We're also not not producing art that doesn't evoke the same feelings as the past. We absolutely are. We're both ignoring the fact that the vast majority of the population (a larger majority than today) were completely irreverent towards that day's high art, and preferred to see a circus where they displayed exotic species in glass jars.
We want our art to have meaning. And history is ready made meaning. So the answer to why do we like the classical styles more than modern is, we don't. Not really. Many of us could afford to add a Doric column to our houses, but we choose not to. I'd argue the revealed preference here speaks volumes.

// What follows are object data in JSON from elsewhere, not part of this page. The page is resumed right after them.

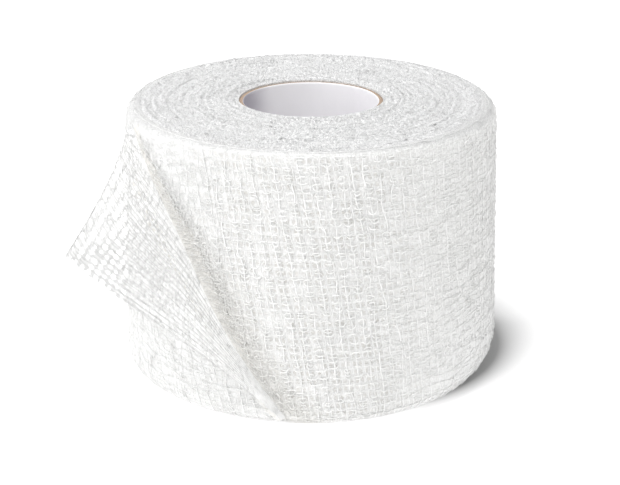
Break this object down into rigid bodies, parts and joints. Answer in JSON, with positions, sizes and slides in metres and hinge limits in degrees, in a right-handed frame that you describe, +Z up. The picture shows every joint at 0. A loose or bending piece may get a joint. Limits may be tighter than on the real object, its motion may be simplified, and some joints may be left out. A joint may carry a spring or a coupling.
{
  "type": "cohesive bandage roll",
  "caption": "Roll of white cohesive gauze bandage on a hollow card core, standing on end, with the corner of its loose end folded back.",
  "frame": {"origin": "middle of the footprint of the whole part, loose corner included, on the surface that it stands on", "axes": "+Z up along the roll's axis; -Y is the front, which the folded corner lies on; the corner points to -X"},
  "size_m": [0.0902, 0.085, 0.06],
  "materials": {
    "gauze": "matt open crepe gauze, many turns deep",
    "card": "card tube lined with smooth white paper, bare tan at its cut rims",
    "loose_gauze": "single layer of matt open crepe gauze, see-through"
  },
  "bodies": {
    "root": {"wound_roll": "gauze", "core_tube": "card", "loose_end": "loose_gauze"}
  },
  "joints": []
}
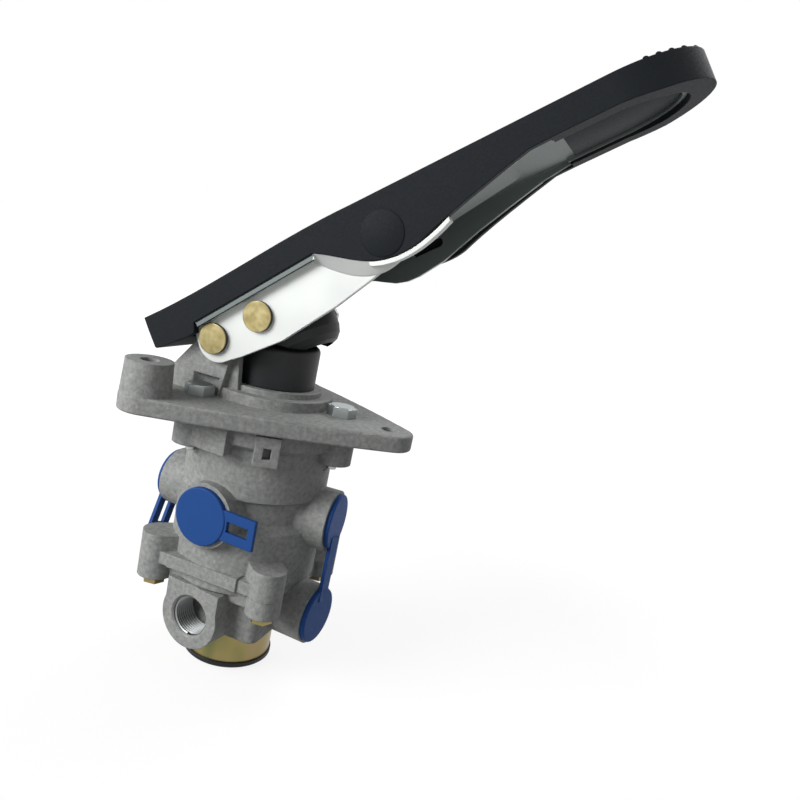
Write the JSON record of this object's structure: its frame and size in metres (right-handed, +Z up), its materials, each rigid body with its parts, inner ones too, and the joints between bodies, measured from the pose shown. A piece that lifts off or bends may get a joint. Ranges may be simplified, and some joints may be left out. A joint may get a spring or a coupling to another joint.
{
  "type": "foot brake valve",
  "caption": "Foot brake valve: hinged treadle with rubber pad over a cast aluminium dual-circuit valve body with capped side ports.",
  "frame": {"origin": "on the valve axis at the underside of the mounting plate, which is the face that rests on the vehicle floor", "axes": "+Z up the valve axis towards the treadle, +X towards the treadle's toe, +Y along the treadle's hinge"},
  "size_m": [0.2292, 0.141, 0.3336],
  "materials": {
    "cast_aluminium": "sand-textured die casting, dull",
    "machined_aluminium": "turned",
    "zinc_steel": "bright zinc plated",
    "zinc_sheet": "bright zinc plated pressed sheet",
    "yellow_zinc": "yellow passivated zinc",
    "gold_zinc": "yellow passivated zinc",
    "spring_steel": "spring wire",
    "bronze": "plain bearing bronze",
    "black_rubber": "moulded, satin",
    "pad_rubber": "moulded, matt",
    "black_plastic": "moulded",
    "blue_plastic": "moulded, satin"
  },
  "bodies": {
    "valve_body": {"mounting_plate": "cast_aluminium", "plate_bolts": "zinc_steel", "upper_housing": "cast_aluminium", "lower_housing": "cast_aluminium", "housing_bolts": "yellow_zinc", "housing_seal": "black_rubber", "exhaust_cap": "yellow_zinc", "exhaust_ring": "black_rubber", "exhaust_flap": "black_rubber", "front_port_cap": "blue_plastic", "left_port_cap": "blue_plastic", "twin_port_cap": "blue_plastic", "guide_bush": "bronze", "rubber_boot": "black_rubber", "graduating_spring": "black_rubber", "piston_return_spring": "spring_steel", "upper_valve_spring": "spring_steel", "upper_retainer": "machined_aluminium", "retainer_clip": "spring_steel", "relay_spring": "spring_steel", "lower_valve_spring": "spring_steel", "fulcrum_pins": "gold_zinc"},
    "treadle": {"treadle_frame": "zinc_sheet", "treadle_pad": "pad_rubber", "roller_pin": "gold_zinc", "roller_pin_clip": "spring_steel", "roller_spacers": "zinc_steel", "roller_hood": "black_rubber"},
    "roller_body": {"roller": "zinc_steel"},
    "plunger_body": {"plunger": "black_plastic"},
    "piston_body": {"primary_piston": "machined_aluminium", "primary_piston_seal": "black_rubber"},
    "upper_valve_body": {"upper_valve": "black_plastic"},
    "relay_body": {"relay_piston": "machined_aluminium", "relay_piston_seal": "black_rubber"},
    "lower_valve_body": {"lower_valve": "black_plastic"}
  },
  "joints": [
    {"name": "treadle_pivot", "type": "hinge", "parent": "valve_body", "child": "treadle", "pos_m": [-0.01716, 0, 0.03645], "axis": [0, 1, 0], "range_deg": [0, 16], "stiffness_Nm_per_rad": 20, "springref_deg": -8.59},
    {"name": "roller_spin", "type": "hinge", "parent": "treadle", "child": "roller_body", "pos_m": [0.00417, 0, 0.05207], "axis": [0, 1, 0], "continuous": true},
    {"name": "plunger_slide", "type": "slide", "parent": "valve_body", "child": "plunger_body", "axis": [0, 0, -1], "range_m": [0, 0.0066], "deforming": ["rubber_boot", "graduating_spring"]},
    {"name": "piston_slide", "type": "slide", "parent": "valve_body", "child": "piston_body", "axis": [0, 0, -1], "range_m": [0, 0.0026], "deforming": ["piston_return_spring"]},
    {"name": "upper_valve_slide", "type": "slide", "parent": "valve_body", "child": "upper_valve_body", "axis": [0, 0, -1], "range_m": [0, 0.0014], "deforming": ["upper_valve_spring"]},
    {"name": "relay_slide", "type": "slide", "parent": "valve_body", "child": "relay_body", "axis": [0, 0, -1], "range_m": [0, 0.0025], "deforming": ["relay_spring"]},
    {"name": "lower_valve_slide", "type": "slide", "parent": "valve_body", "child": "lower_valve_body", "axis": [0, 0, -1], "range_m": [0, 0.0014], "deforming": ["lower_valve_spring"]}
  ],
  "couplings": [
    {"joint": "plunger_slide", "follows": "treadle_pivot", "m_per_rad": 0.02325},
    {"joint": "piston_slide", "follows": "treadle_pivot", "m_per_rad": 0.0089},
    {"joint": "upper_valve_slide", "follows": "treadle_pivot", "m_per_rad": 0.0047},
    {"joint": "relay_slide", "follows": "treadle_pivot", "m_per_rad": 0.0086},
    {"joint": "lower_valve_slide", "follows": "treadle_pivot", "m_per_rad": 0.0045}
  ]
}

We should be celebrating this diversity, not lamenting that we don't still build the same crenellations into our castles and caryatids into our columns. We do so much more today because we can do so much more. Modern art is awesome. There's a lot of it and you have to work to see what you like. That's not a bug, that's a feature.
A very interesting topic!
It seems to me that the age of information, which leads to a "threading" of culture, also inevitably scatters that culture to too many pieces for the common individual to follow.
Of course, every area and topic and sub-topic and so on also gets expanded and raised to new heights by the artists who take interest in them. That's the nature of the digital plane, it's like open source culture, for culture.
Don't you think a culture can be too decentralised? I can't see how we, as a collective, will be able to appreciate art together like that - like we maybe used to do, though I'm too young to be sure.
It also seems like currently it's relatively easy to satisfy your hunger for art if you have interest in the first place. But outside of monoculture, maybe those who have no taste for art, have a harder time to acquire it.
I broadly agree, just a correction: the fountain of trevi was built way after the fall of the Roman empire. It's more Enlightment era - although probably not very enlighted in Rome where the pope ruled.